Very much agree that to this is the direction data orchestration platforms shoul...

stuartaxelowen · 2025-09-30T05:38:05 1759210685

I think this is where it gets interesting. With partition dependency propagation, backfills are just “hey this range of partitions should exist”. Or, your “wants” partitions are probably still active, and you can just taint the existing partitions. This invalidates the existing partitions, so the wants trigger builds again, and existing consumers don’t see the tainted partitions as live. I think things actually get a lot simpler when you stop trying to reason about those data relationships manually!

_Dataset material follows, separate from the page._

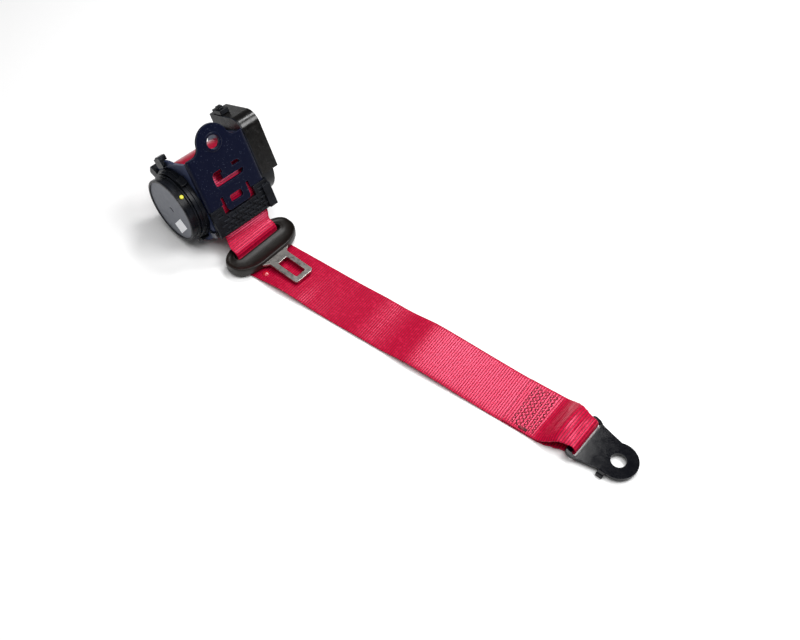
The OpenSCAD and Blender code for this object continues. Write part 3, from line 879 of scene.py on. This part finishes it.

efromvt · 2025-10-13T15:42:31 1760370151

This is true, but you can get combinatorial complexity explosions, especially with the data modeling patterns for efficiency common at some companies - eg a mix of latest dimensions and historical snapshots, without always having clear delineations about when you're using what. Common example is something like a recursive incremental table that needs to be rebuilt from the first partition seed. Some SQL operations can also be very opaque (syntactically, or in terms of special DB features) as to what partitions are being referenced, especially again when aggregates get involved.

It's absolutely solvable if you're building clean; retrofitting onto existing dataflow is when things get messy, and then managing user/customer expectations of a more strict system. People like to be able to do wild things!